Amid persistently weak oil prices, the number of rigs drilling new oil wells in North Dakota hit its lowest point in more than five years, North Dakota’s top oil industry regulator said Friday.
The count of rigs, mostly targeting oil and gas in shale, stood at 79, a drop of 21 since March, and the lowest since December 2009, near the beginning of North Dakota’s oil boom, according to the monthly Director’s Cut report by Lynn Helms, head of the state Mineral Resources Department.

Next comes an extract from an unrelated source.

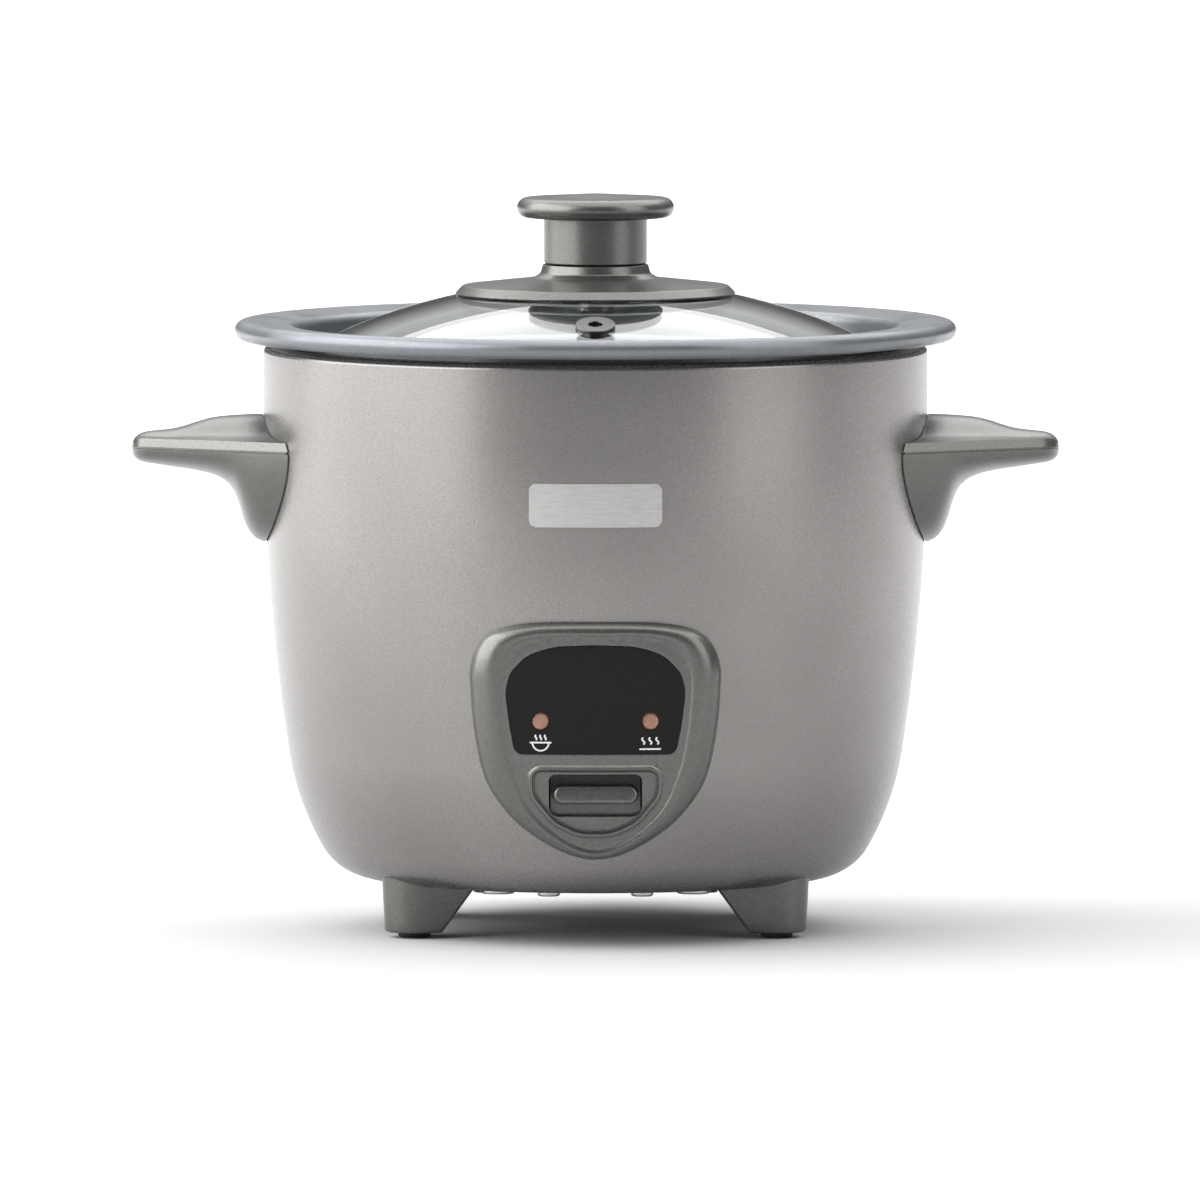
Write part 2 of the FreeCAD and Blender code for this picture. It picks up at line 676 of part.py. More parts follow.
def sensor_guide():
    """A flanged steel cup under the liner that guides the magnet and carries the sensor's spring."""
    wall = 0.8
    top = LINER_SHELF - LINER_WALL
    return turned([(2.2, 38.0), (15.6, 38.0), (15.6, top - wall), (20.5, top - wall),
                   (20.5, top), (15.6 - wall, top), (15.6 - wall, 38.0 + wall),
                   (2.2, 38.0 + wall)])


def sensor_spring():
    return coil_spring(11.2, 0.6, 38.85, 46.95, 3)


def sensor_cap():
    """The aluminium cap that touches the pot's underside through the middle of the plate."""
    return turned([(12.2, 47.0), (13.4, 47.0), (13.4, PLATE_TOP, 1.2), (0, PLATE_TOP),
                   (0, PLATE_TOP - 1.2), (12.2, PLATE_TOP - 1.2)])


def sensor_ferrite():
    return turned([(0, 48.4), (11.4, 48.4, 0.4), (11.4, PLATE_TOP - 1.2), (0, PLATE_TOP - 1.2)])


def main_switch():
    """The main switch, under the outer arm of the lever."""
    case = block((-6.0, 6.0), (-49.0, -38.5), (13.0, 25.0))
    case = case.makeFillet(0.6, [e for e in case.Edges if abs(e.BoundBox.ZLength - 12) < 0.01])
    blades = [block((x - 0.4, x + 0.4), (-38.5, -33.0), (18.0, 22.0)) for x in (-3.4, 3.4)]
    bore = cyl(1.3, 20.5, 26.0, 0, -44.0)
    return case.multiFuse(blades).cut(bore)


def switch_plunger():
    return turned([(0, 22.0), (1.2, 22.0), (1.2, 29.9, 0.5), (0, 29.9)], 0, -44.0)


def switch_bracket():
    base = block((-13.0, 13.0), (-47.0, -40.0), (SHELL_BASE + SHELL_WALL, 13.0))
    return base.common(cyl(48.0, 0, 20)).cut(switch_rivets())


def switch_rivets():
    rivets = []
    for x in (-10.0, 10.0):
        rivets.append(turned([(0, 10.2), (2.4, 10.2, 0.5), (2.4, SHELL_BASE), (1.4, SHELL_BASE),
                              (1.4, 13.0), (2.4, 13.0), (2.4, 14.0, 0.5), (0, 14.0)], x, -43.5))
    return group(rivets)


# ---- appliance inlet -------------------------------------------------------------------------------
def inlet_outline(half_x, half_z, radius):
    return rounded([(half_x, INLET_Z - half_z, radius), (half_x, INLET_Z + half_z, radius),
                    (-half_x, INLET_Z + half_z, radius), (-half_x, INLET_Z - half_z, radius)],
                   closed=True)


def power_inlet():
    """A three-pin appliance inlet: a flange on the outside of the shell around a deep socket."""
    flange = prism_y(inlet_outline(23.0, 12.5, 4.0), 45, INLET_FACE)
    rim = [e for e in flange.Edges if abs(e.CenterOfMass.y - INLET_FACE) < 0.01]
    flange = flange.makeFillet(1.2, rim).cut(solid_body(0.05))
    core = prism_y(inlet_outline(SOCKET_HALF_X, SOCKET_HALF_Z, 2.0), 50, INLET_FACE - 1)
    socket = prism_y(rounded([(12.2, INLET_Z - 8.4, 1.0), (12.2, INLET_Z + 4.6),
                              (8.4, INLET_Z + 8.4), (-8.4, INLET_Z + 8.4),
                              (-12.2, INLET_Z + 4.6), (-12.2, INLET_Z - 8.4, 1.0)],
                             closed=True), SOCKET_FLOOR, 80)
    return flange.fuse(core).cut(group([socket, inlet_pins(), inlet_screws()]))


def inlet_pins():
    """Line, neutral and earth pins; each ends in a blade terminal inside the body."""
    pins = []
    for x, z in ((-7.0, INLET_Z - 2.0), (7.0, INLET_Z - 2.0), (0.0, INLET_Z + 2.0)):
        pin = block((x - 1.0, x + 1.0), (46.0, INLET_FACE - 2.5), (z - 2.0, z + 2.0))
        tip = [e for e in pin.Edges if abs(e.CenterOfMass.y - (INLET_FACE - 2.5)) < 0.01]
        pins.append(pin.makeFillet(0.6, tip))
    return group(pins)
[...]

Oil drillers have been scaling back for months as price levels made it uneconomical to invest in new wells. The April data also revealed a significant drop in the number of North Dakota wells being completed, a costly process of injecting sand, chemicals and water after they are drilled. Instead, the backlog of uncompleted wells rose 5 percent to 925.
“That’s the driver here — 925 wells they need to complete,” said Eric Mintz, a portfolio co-manager who follows the oil industry at Eagle Asset Management, a mutual fund company. “You have got a pretty good backlog there. And until you see that brought back to something more normal, the rig count is going to continue to go down.”
Mintz said it makes sense for oil field operators to drill and wait, hoping for higher prices. Hydraulic fracturing, or fracking, the step that releases oil and gas from shale, represents 60 percent of the cost of a well, he said. Drillers don’t want to make that investment, and then sell the initial high output of crude oil into a down market, he said.
North Dakota reported a preliminary estimate of just 94 completed wells in April, down from 244 in March. “Continued oil price weakness anticipated to last into next year is by far the primary reason for the slowdown,” Helms said in the report.
The pause in fracking is a chief reason why North Dakota’s daily oil output dropped again in April, to 1.16 million barrels, compared with the record 1.2 million barrels in December. Helms said 110 to 120 wells need to be completed each month to stay at 1.2 million barrels daily. That’s because new wells, after their initial gush, settle into a lower production rate.
“This is an industry where you get a ‘V’ bottom,” Mintz said of the trend in drilling numbers, which he expects to keep going down through the end of the year. “Then you get a sharp recovery when it hits.”
Crude oil showed no sign of recovery on Friday, slipping again below $60 per barrel. The market has rallied since January’s low point of less than $44 per barrel. A year ago, the month-ahead contract for West Texas Intermediate (WTI) was $107 per barrel. North Dakota crude sells at a discount to that price.
Low prices also are pushing energy companies to be more efficient. Over the past year, the cost of drilling — mainly fees to oil field contractors — declined by 19.6 percent, the U.S. Energy Information Administration reported Thursday. The price of fracking sand, which is mined in Minnesota and Wisconsin, fell 12 percent, the agency said.